Open littlemingone opened 2 months ago

littlemingone commented 2 months ago

I am a windows user, and tried to install BPCells in a conda r environment. R version 4.4.1, installed from conda-forge. Rtools44 installed.

error log:

remotes::install_github("bnprks/BPCells/r")
Using github PAT from envvar GITHUB_PAT. Use `gitcreds::gitcreds_set()` and unset GITHUB_PAT in .Renviron (or elsewhere) if you want to use 
the more secure git credential store instead.
Downloading GitHub repo bnprks/BPCells@HEAD
bnprks-BPCells-d409a68/cpp/bpcells-cpp: Can't create '\\\\?\\C:\\Users\\PC\\AppData\\Local\\Temp\\RtmpygrNhm\\remotes43ec8fb7af5\\bnprks-BPCells-d409a68\\cpp\\bpcells-cpp'
bnprks-BPCells-d409a68/cpp/vendor: Can't create '\\\\?\\C:\\Users\\PC\\AppData\\Local\\Temp\\RtmpygrNhm\\remotes43ec8fb7af5\\bnprks-BPCells-d409a68\\cpp\\vendor'
bnprks-BPCells-d409a68/python/src/bpcells-cpp: Can't create '\\\\?\\C:\\Users\\PC\\AppData\\Local\\Temp\\RtmpygrNhm\\remotes43ec8fb7af5\\bnprks-BPCells-d409a68\\python\\src\\bpcells-cpp'
bnprks-BPCells-d409a68/python/src/vendor: Can't create '\\\\?\\C:\\Users\\PC\\AppData\\Local\\Temp\\RtmpygrNhm\\remotes43ec8fb7af5\\bnprks-BPCells-d409a68\\python\\src\\vendor'
tar.exe: Error exit delayed from previous errors.
These packages have more recent versions available.
It is recommended to update all of them.
Which would you like to update?

1: All
2: CRAN packages only
3: None
4: cpp11     (0.4.7     -> 0.5.0    ) [CRAN]
5: RcppEigen (0.3.4.0.1 -> 0.3.4.0.2) [CRAN]

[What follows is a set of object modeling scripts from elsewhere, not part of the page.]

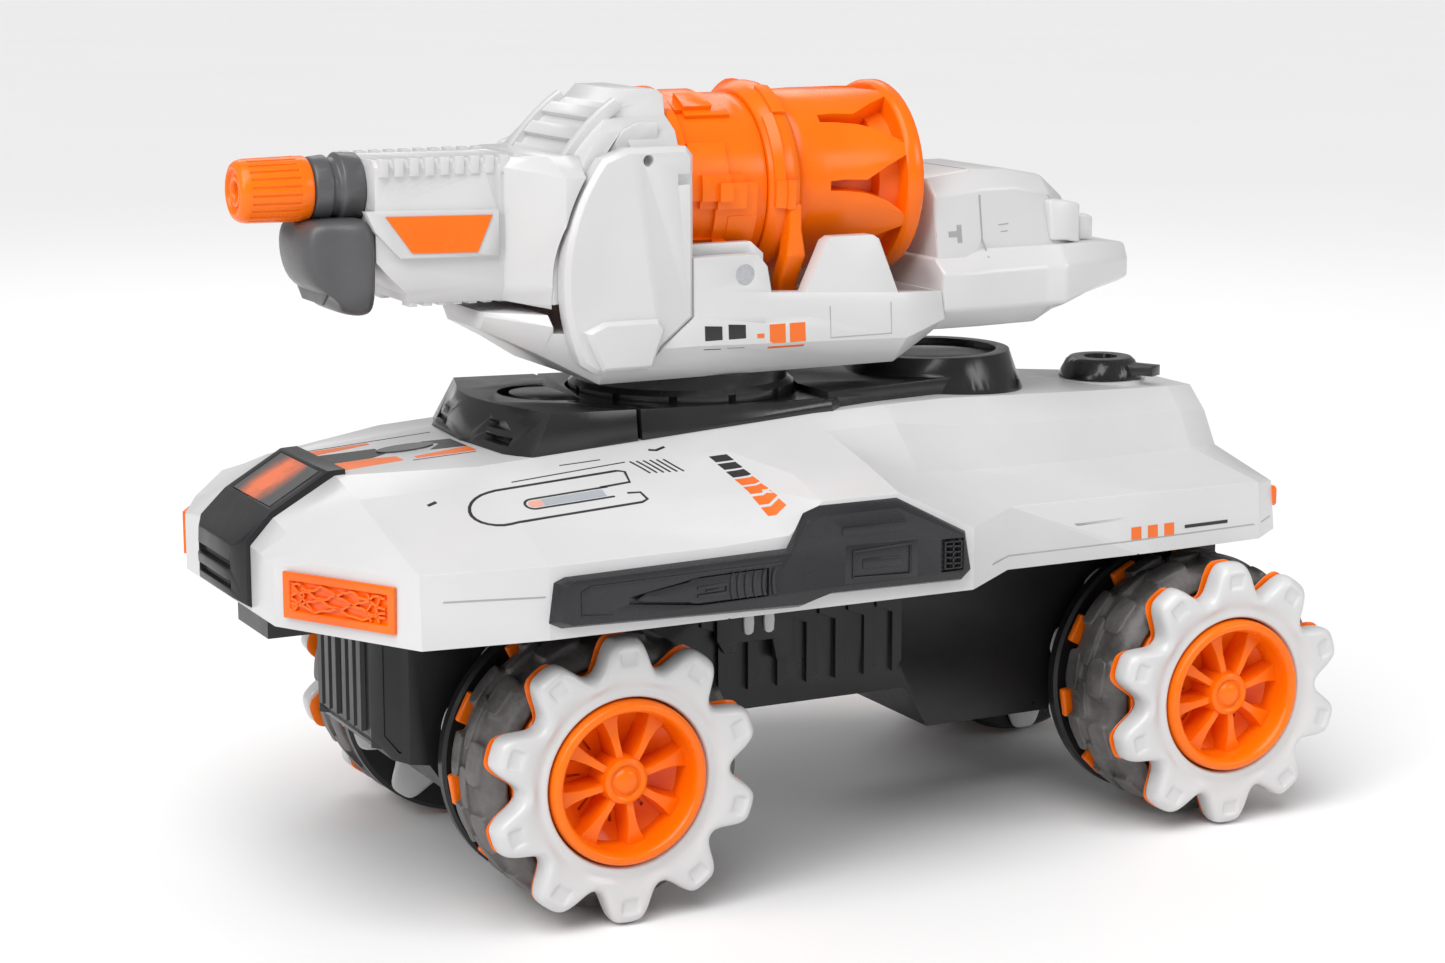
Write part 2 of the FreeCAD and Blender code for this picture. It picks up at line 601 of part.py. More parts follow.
def turret_tray():
    stations = [
        (88.0, [(0, 160), (14, 160), (16, 159), (12, 155), (0, 155)]),
        (74.0, [(0, 160), (28, 160), (30, 157), (22, 148), (0, 148)]),
        (60.0, [(0, 160), (37, 160), (TURRET_Y, 150), (30, TURRET_Z), (0, TURRET_Z)]),
        (34.0, [(0, 165), (37, 165), (TURRET_Y, 150), (30, TURRET_Z), (0, TURRET_Z)]),
        (-34.0, [(0, 161), (37, 161), (TURRET_Y, 148), (30, TURRET_Z), (0, TURRET_Z)]),
        (-49.0, [(0, 160), (32, 160), (34, 152), (26, 147), (0, 147)]),
    ]
    solid = along_x(stations)
    fin = [(-0.0, 160.0), (-8.0, 177.0), (-10.0, 178.2), (-23.0, 178.2), (-25.0, 177.0), (-32.0, 160.0)]
    post = [(34.0, 160.0), (34.0, 174.5), (14.0, 174.5), (11.0, 171.0), (9.0, 160.0)]
    pieces = [solid]
    for side in (1, -1):
        y0, y1 = sorted((side * 32.0, side * 37.0))
        pieces.append(prism_xz(fin, y0, y1))
        pieces.append(prism_xz(post, y0, y1))
    solid = fuse(pieces)
    cavity = [(56.0, 143.0), (50.0, 180.0), (-47.0, 180.0), (-47.0, 149.5), (-38.0, 143.0)]
    tools = [prism_xz(cavity, -30.0, 30.0)]
    tools.append(prism_xz([(44.0, 155.0), (44.0, 180.0), (-47.0, 180.0), (-47.0, 155.0)], -31.4, 31.4))
    tools.append(cyl_y(CHEEK_R + 2.0, -31.4, 31.4, PIVOT_X, PIVOT_Z).common(box(30, 90, -32, 32, 155, 190)))
    tools.append(cyl_y(PIN_R, -40.0, 40.0, PIVOT_X, PIVOT_Z))
    for side in (1, -1):
        y0, y1 = sorted((side * 31.4, side * 40.0))
        tools.append(prism_xz(cheek_outline(0.05), y0, y1))
        tools.append(side_box(70.0, 73.0, side, 31.0, 32.0, 155.0, 160.5))
        tools.append(side_box(-2.0, 12.0, side, TURRET_Y - 0.5, 42.0, 155.0, 159.0))
    return cut(solid, tools)


def cheek_outline(gap):
    arc = arc_points(CHEEK_R + gap, -24.0, 38.0, 14)
    return [(34.0 - gap, 158.0)] + [(44.0, 150.0), (48.0, 144.0 - gap), (64.0, 144.0 - gap)] + arc + \
        [(54.0, 205.5), (36.0, 205.5), (34.0 - gap, 203.0)]


def cheek():
    plate = prism_xz(cheek_outline(0.0), 31.6, 37.6)
    rim = [e for e in plate.Edges if e.BoundBox.YMin > 37.5]
    plate = plate.makeChamfer(1.4, rim)
    boss = prism_xz([(44.0, 155.5), (48.0, 145.0), (63.0, 145.0), (68.0, 156.0), (62.0, 158.5), (46.0, 158.5)],
                    36.0, 40.0)
    boss = boss.makeChamfer(1.0, [e for e in boss.Edges if e.BoundBox.YMin > 39.9])
    solid = fuse([plate, boss])
    return cut(solid, [cyl_y(1.6, 30.0, 40.0, 48.0, 202.0), box(33.0, 39.0, 36.0, 40.0, 195.0, 198.0)])


def turret_rear():
    upper = [
        (-50.5, [(0, 192.5), (20, 192.5), (26, 188), (28, 160), (0, 160)]),
        (-56.0, [(0, 194.5), (21, 194.5), (27, 190), (29, 160), (0, 160)]),
        (-78.0, [(0, 193.5), (20, 193.5), (26, 188), (29, 160), (0, 160)]),
        (-102.0, [(0, 184), (15, 184), (21, 178), (25, 160), (0, 160)]),
        (-108.0, [(0, 176), (12, 176), (17, 172), (20, 160), (0, 160)]),
    ]
    lower = [
        (-49.1, [(0, 166), (30, 166), (32, 160), (33, 153), (26, 147.5), (0, 147.5)]),
        (-62.0, [(0, 168), (30, 168), (33, 162), (33, 153), (27, 147.5), (0, 147.5)]),
        (-88.0, [(0, 168), (27, 168), (31, 162), (31, 153), (24, 147.5), (0, 147.5)]),
        (-108.0, [(0, 170), (23, 170), (27, 166), (27, 157), (20, 152), (0, 152)]),
        (-124.0, [(0, 168), (13, 168), (16, 165), (16, 160), (11, 157), (0, 157)]),
    ]
    solid = fuse([along_x(upper), along_x(lower)])
    tools = []
    for side in (1, -1):
        tools.append(side_box(-57.0, -49.0, side, 25.0, 34.0, 175.0, 176.6))
        tools.append(side_box(-59.0, -57.0, side, 25.0, 34.0, 173.4, 178.2))
        tools.append(side_box(-66.2, -65.2, side, 20.0, 36.0, 168.5, 196.0))
        for i in range(3):
            x = -78.0 + i * 2.4
            tools.append(side_box(x, x + 1.1, side, 28.3, 34.0, 177.0, 181.0))
    for x in (-72.0, -96.0):
        tools.append(box(x, x + 1.0, -40.0, 40.0, 146.0, 149.0))
    return cut(solid, tools)


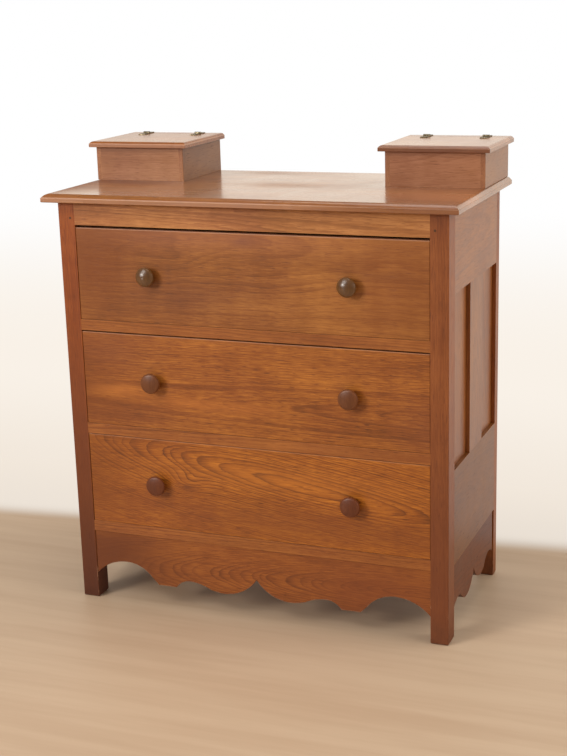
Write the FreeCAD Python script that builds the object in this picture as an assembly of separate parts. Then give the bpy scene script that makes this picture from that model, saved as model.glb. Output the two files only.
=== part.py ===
import FreeCAD, Part
import math
import os

# Chest of three drawers with two lidded boxes on its top.
# Sizes are in millimetres. X runs to the right, Y to the back and Z up.
# The origin is on the floor, in the middle of the space that the chest takes up.

# Case
case_width = 920.0
case_depth = 448.0
case_height = 970.0
post_width = 41.0
front_post_depth = 48.0
rear_post_depth = 29.0
post_corner_radius = 1.5
foot_chamfer = 3.0

# Rounding of the other outer edges
arris_radius = 0.8

# Top board
top_thickness = 19.0
top_side_overhang = 28.0
top_front_overhang = 28.0
top_moulding_width = 14.0
top_moulding_drop = 8.5
top_moulding_bulge = 1.5
top_moulding_ledge = 1.0
top_foot_radius = 2.5

# Front rails and drawer openings, from the floor up
front_rail_bottom = 175.0
blade_height = 25.5
blade_depth = 60.0
lower_opening = 220.0
middle_opening = 225.0
top_rail_height = 53.5
top_rail_thickness = 22.0
apron_thickness = 20.0
apron_setback = 2.0

# Outline of the front apron: heights from the floor
apron_cusp_z = 98.5
apron_lobe_from_middle = 84.0
apron_lobe_z = 52.5
apron_bend_from_middle = 126.0
apron_bend_z = 61.5
apron_cove_from_middle = 172.0
apron_cove_z = 72.0
apron_pad_from_middle = 208.0
apron_pad_width = 46.0
apron_pad_z = 52.5
apron_slope_width = 17.0
apron_slope_z = 69.5
apron_arch_z = 101.5
apron_post_z = 64.5

# Frame and panels of each side
side_frame_thickness = 22.0
side_top_rail_height = 180.0
side_lower_rail_height = 222.0
muntin_width = 110.0
panel_recess = 9.5
panel_thickness = 8.0
panel_entry = 6.0
groove_gap = 0.2

# Outline of each side apron: heights from the floor
side_cusp_z = 99.0
side_lobe_from_middle = 70.0
side_lobe_z = 57.0
side_arch_from_end = 36.0
side_arch_z = 86.0
side_end_z = 74.0
side_apron_rear_slit = 17.0

# Joints of the frame
tenon_thickness = 8.0
tenon_length = 20.0
tenon_shoulder = 15.0
rear_tenon_length = 16.0
blade_tenon_length = 12.0
mortise_gap = 0.1
peg_radius = 2.8
peg_length = 26.0
peg_from_side = 30.0
peg_below_top = 38.0
peg_proud = 0.4

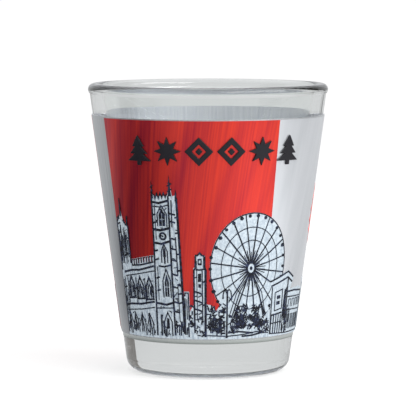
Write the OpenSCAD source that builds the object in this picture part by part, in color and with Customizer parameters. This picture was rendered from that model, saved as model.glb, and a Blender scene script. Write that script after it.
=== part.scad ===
// Souvenir shot glass: a flared pressed glass with a heavy clear base, wrapped in a printed foil sleeve.
// Millimetres, +Z up. The origin is at the middle of the foot, on the surface that the glass stands on.
// Azimuths are degrees round the wall: 0 is the front, on -Y, and they grow towards +X.

/* [Glass] */
// Overall height
glass_h = 60; // [52:0.5:72]
// Radius over the bead of the rim
rim_r = 25; // [24.6:0.1:26]
// Radius that the outer wall would have on the table, before the heel is rounded
base_r = 16.72; // [16:0.02:17.2]
// How far the outer wall flares for each millimetre of height
flare = 0.1363; // [0.1:0.0001:0.14]
// Rounding of the heel, between the foot and the wall
heel_r = 3; // [1.5:0.1:4]
// Thickness of solid glass under the drink
sham_h = 12; // [8:0.5:16]
// Radius of the drink's floor, before its corner is rounded
floor_r = 14.7; // [12:0.1:15]
// Rounding between the drink's floor and its wall
floor_round = 5; // [3:0.5:8]
// Radius of the mouth
mouth_r = 22.1; // [21.5:0.1:22.6]
// Radius of the rim's roundings
bead_r = 1.2; // [0.8:0.05:1.4]
// Depth of the hollow under the foot
punt_h = 1.3; // [0.6:0.1:2.5]
// Width of the ring that the glass stands on
foot_ring_w = 1.6; // [1:0.1:3]

/* [Wrap] */
// Height of the foil's lower edge
foil_bottom = 8.3; // [7:0.1:10]
// Height of the foil's upper edge
foil_top = 53.6; // [50:0.1:55]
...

Enter one or more numbers, or an empty line to skip updates: 3        
-- R CMD build -------------------------------------------------------v  checking for file 'C:\Users\PC\AppData\Local\Temp\RtmpygrNhm\remotes43ec8fb7af5\bnprks-BPCells-d409a68\r/DESCRIPTION'
-  preparing 'BPCells': (2.6s)
v  checking DESCRIPTION meta-information ...
-  cleaning src
-  checking for LF line-endings in source and make files and shell scripts (403ms)
-  checking for empty or unneeded directories (472ms)
-  building 'BPCells_0.2.0.tar.gz'
   Warning: file 'BPCells/cleanup' did not have execute permissions: corrected
   Warning: file 'BPCells/configure' did not have execute permissions: corrected

* installing *source* package 'BPCells' ...
** using staged installation
Testing hdf5 by compiling example program...
tools/h5write.c:19:10: fatal error: hdf5.h: No such file or directory 
   19 | #include "hdf5.h"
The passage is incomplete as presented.